The company itself expressed supreme confidence in its KC-45 tanker throughout the competition and, as decision day neared, was working closely with Alabama leaders on a strategy to sustain its victory.
Optimism was so high that EADS North America chairman Ralph Crosby spent the weekend prior to the announcement hunting game birds in South Carolina, hosting guests including former Alabama Gov. Bob Riley.
Boeing, meanwhile, appeared to most observers to be resigned to defeat and was reported to be laying the groundwork for a protest.
“The consensus is EADS has the upper hand this time,” aerospace analyst Scott Hamilton said on Feb. 20. “Boeing executives think they will lose, and EADS is optimistic.”
A punch in the gut
A few days later, when the Air Force selected Boeing, the surprise was evident in the reactions from the two rival camps.
In Mobile, the award came like a punch in the gut to business leaders who’d gathered to watch the announcement at the Arthur R. Outlaw Mobile Convention Center.
In a snap, the air went from electric to funereal, and politicians scattered as the news cameras rolled. A visibly stunned Gov. Robert Bentley searched for words of consolation; a chastened David Oliver, an EADS veteran who was instrumental in the 2005 decision to come to Mobile, took responsibility for the loss.
Boeing and its supporters, by contrast, admitted that they’d been prepared for the worst.
Jim Albaugh, head of the company’s commercial airplanes division, said he heard the news as he stepped onto a plane in Dallas, en route to Seattle.
“I wasn’t as certain we were going to win as I was last time, when we lost,” Albaugh told the Seattle Times in an interview soon after he touched down at Boeing Field. “But I knew we had a good shot.”
A month later, the shock has faded. Local officials now say they let their hopes get the better of their heads. U.S. Sen. Richard Shelby, R-Tuscaloosa, chalked up the defeat to “Chicago politics” — contending that Boeing’s win had more to do with its ties to President Barack Obama than the quality of its bid.
“I was hopeful but never exuberant,” Shelby said Monday in Fairhope. “I always believed EADS had the better proposal — I still do — but a funny thing happened along the way. Elections have consequences; politics got involved.”
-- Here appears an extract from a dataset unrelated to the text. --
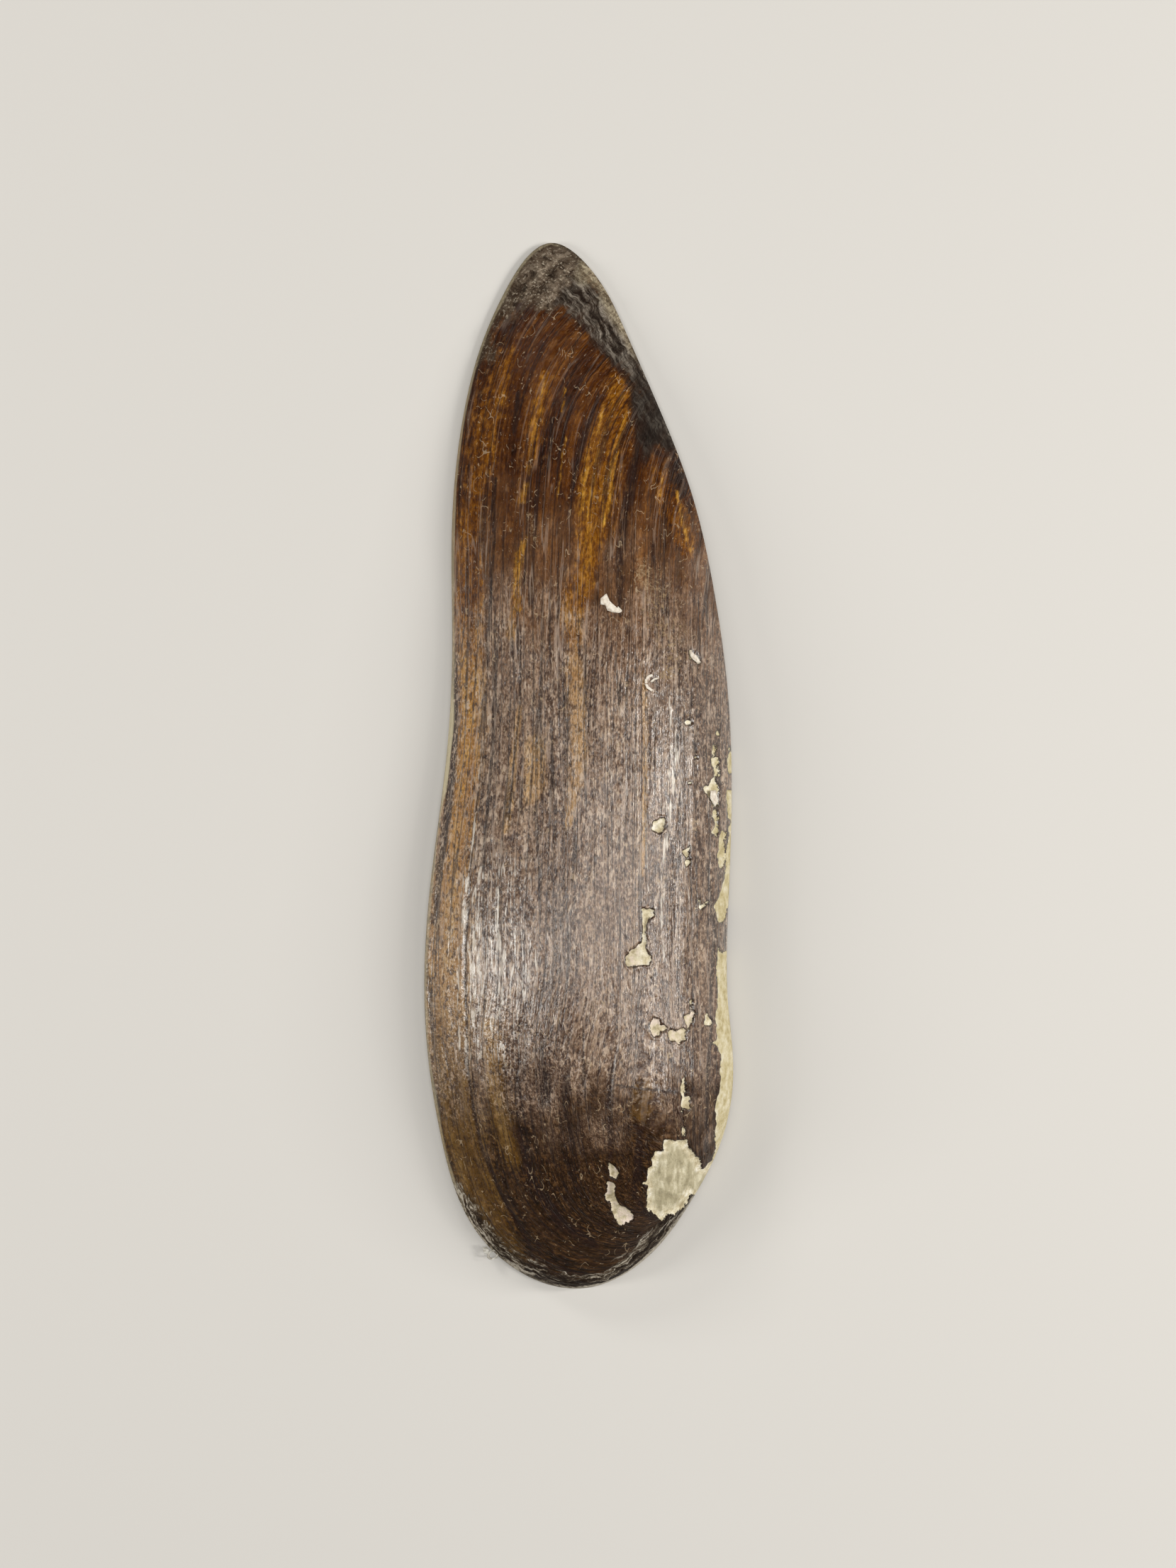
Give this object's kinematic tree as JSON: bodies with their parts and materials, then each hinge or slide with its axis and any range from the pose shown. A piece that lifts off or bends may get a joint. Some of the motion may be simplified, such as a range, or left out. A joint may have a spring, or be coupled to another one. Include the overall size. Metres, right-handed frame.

Thompson said Tuesday that his mistake was that he assumed EADS would slash the price of its larger-sized KC-45 in an all-out effort to underbid Boeing. That assumption, he said, was based on conversations with Boeing officials following a mix-up in which the Air Force sent details of each company’s bid to the other.
Something in those confidential details, Thompson said, had convinced Boeing that it was beat. He dismissed speculation that his prediction was a ploy to get EADS to relax, saying only EADS could answer why it did not submit a more aggressive bid.
“Clearly I overestimated the amount of money Ralph Crosby had” to subsidize the EADS bid, Thompson said, adding that he never doubted that Boeing’s 767 jet was a more cost-effective option for the Air Force.
“In hindsight, we were all kind of foolish to believe that Airbus could overcome the substantial added costs of a bigger airframe — particularly in a competition that was mainly about price,” he said. “This is one time I’m real happy to be wrong.”